ERIC Number: ED264505
Record Type: RIE
Publication Date: 1985-Nov
Reference Count: 0
The Feminization of Poverty for Midlife and Older Women and Its Effects on Their Health.
There are 16.4 million women over age 65 in this country, compared to 11 million men. The 41 percent of this population who live alone are the poorest of the poor in this country, with an annual median income of just over $3,000 for white women and little more than $2,000 for black women. This abject poverty affects the ability of these women to receive good medical care and to maintain lifestyles conducive to good health. Medicaid and Medicare costs, and rapidly inflating health care costs deprive many women of needed health care services. The lack of preventive health care services, the lack of long-term care for chronic illness, and the lack of available health care insurance all contribute to the older woman's health care deprivation. Increasing her poverty is her role as caregiver for her chronically ill or disabled spouse, a role which leaves her little economic stability. Several measures can aid the indigent older woman in acquiring needed health care.
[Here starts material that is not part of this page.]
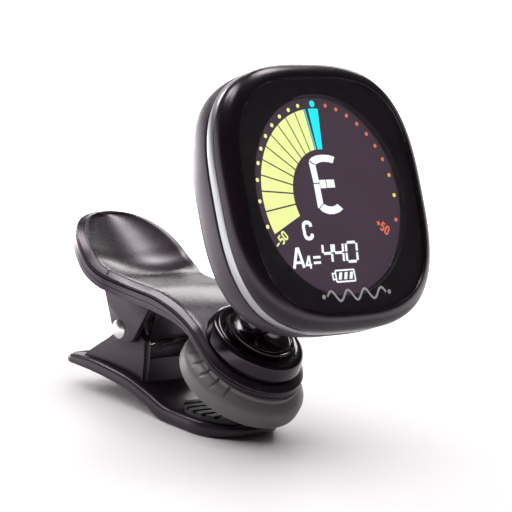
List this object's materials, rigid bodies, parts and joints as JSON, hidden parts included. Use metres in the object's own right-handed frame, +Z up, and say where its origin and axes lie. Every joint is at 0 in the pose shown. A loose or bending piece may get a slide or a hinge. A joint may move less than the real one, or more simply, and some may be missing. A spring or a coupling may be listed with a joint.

These include: (1) encouraging Health Maintenance Organizations projects for health care cost reduction; (2) providing incentives to insurance companies for developing long-term care insurance; (3) reuniting federal health care policies; (4) developing specific training programs for health care professionals on the unique issues of women and aging; and (5) sponsoring research on women's major health problems such as osteoporosis, breast cancer, and hormone therapy. (ABB)
Publication Type: Opinion Papers; Speeches/Meeting Papers
Education Level: N/A
Authoring Institution: N/A
Note: Paper presented at the Annual Scientific Meeting of the Gerontological Society (38th, New Orleans, LA, November 22-26, 1985).